Sri Lanka is not a country that you visit but a country that you feel. The moment you get off the plane, it is hot; the trains are jam packed with families, workers, people selling food, musicians playing guitar, and beggars. The curries are spicy and you can hear Kottu, a traditional Sri Lankan dish being prepared from afar, with the clanking of the metal blades against a hotplate. The roads are organised chaos with an extraordinary hierarchy. On the sides dogs, people and bicycles meander; scooters, tuktuks and small cars sit slightly on the inside; vans and small trucks dare to edge close to the centre, and buses steamroll right up the middle, stopping for nothing and nobody. When you are cruising along at night on your scooter and a bus slowly breathes up behind you; then roars past merely a foot away, you know you’re alive and you know you’re in Sri Lanka – it is a country that awakens your senses.
Our next stop was Ebb and Flow Jungalows in Midigama. Again, the rooms were clean, comfortable and easily counteracted the heat, with a pool right in front, and outdoor showers that sit in a lush, colourful garden.
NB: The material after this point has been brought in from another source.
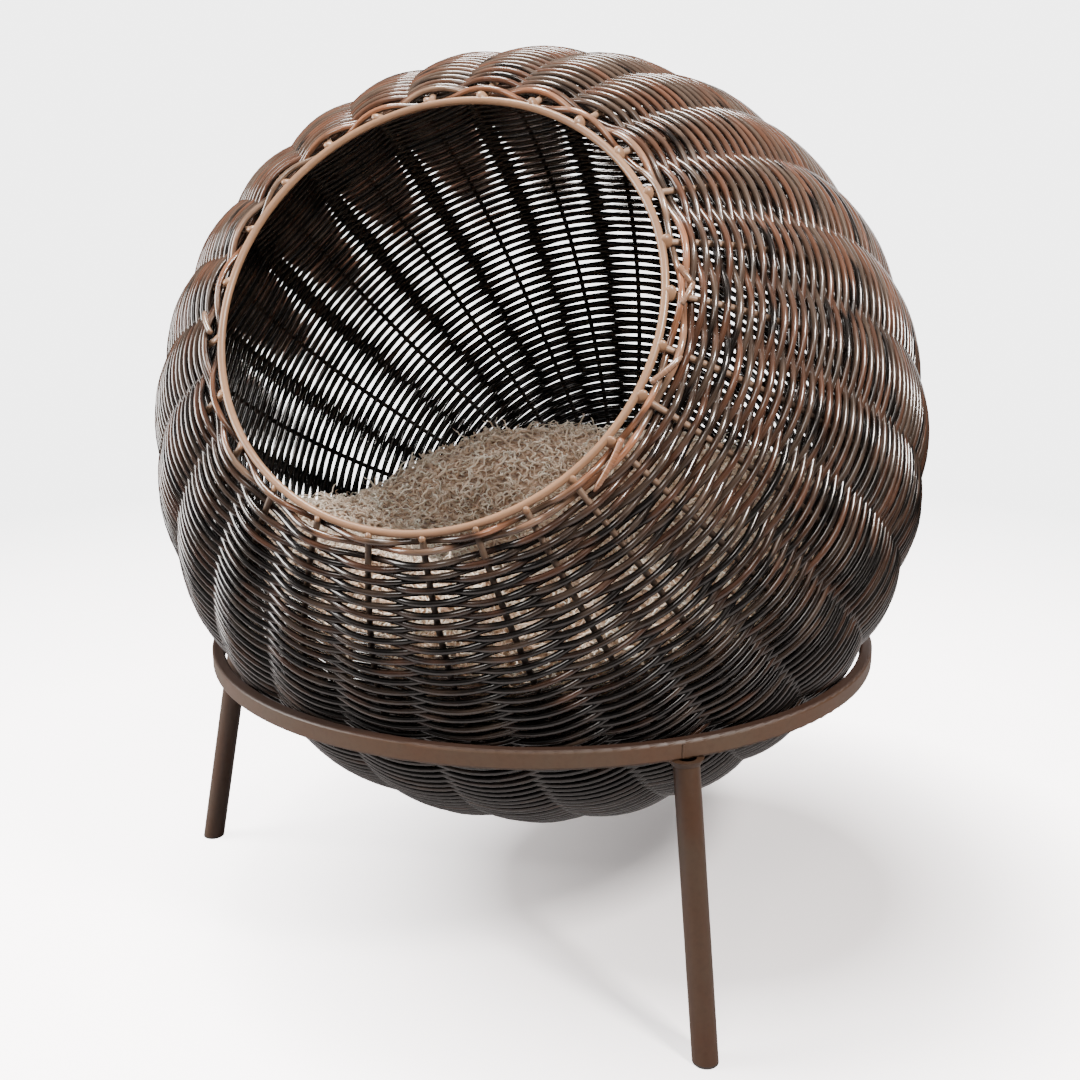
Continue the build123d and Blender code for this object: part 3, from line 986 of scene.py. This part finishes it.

The highlight of Ebb and Flow is that it has unparalleled views of Rams Right, a clean, bowling right-hander that jacks up upon hitting the rock shelf. With the right swell direction it can also break left, forming a great A-frame desirable for goofy footers. Rams delivered some perfection one morning and we surfed for three hours before we needed to come in for breakfast. It was a memorable session and one that I will dream about for years to come.
Pictures: Ryan Anderson, Edward Richards and Martin Richards
Predominately a Buddhist nation, the Sri Lankan culture epitomises generosity, respect, honesty and compassion. Its citizens are warm, genuine and hospitable, and it is a must visit for travellers and surfers alike – it’s a pearl in the Indian Ocean.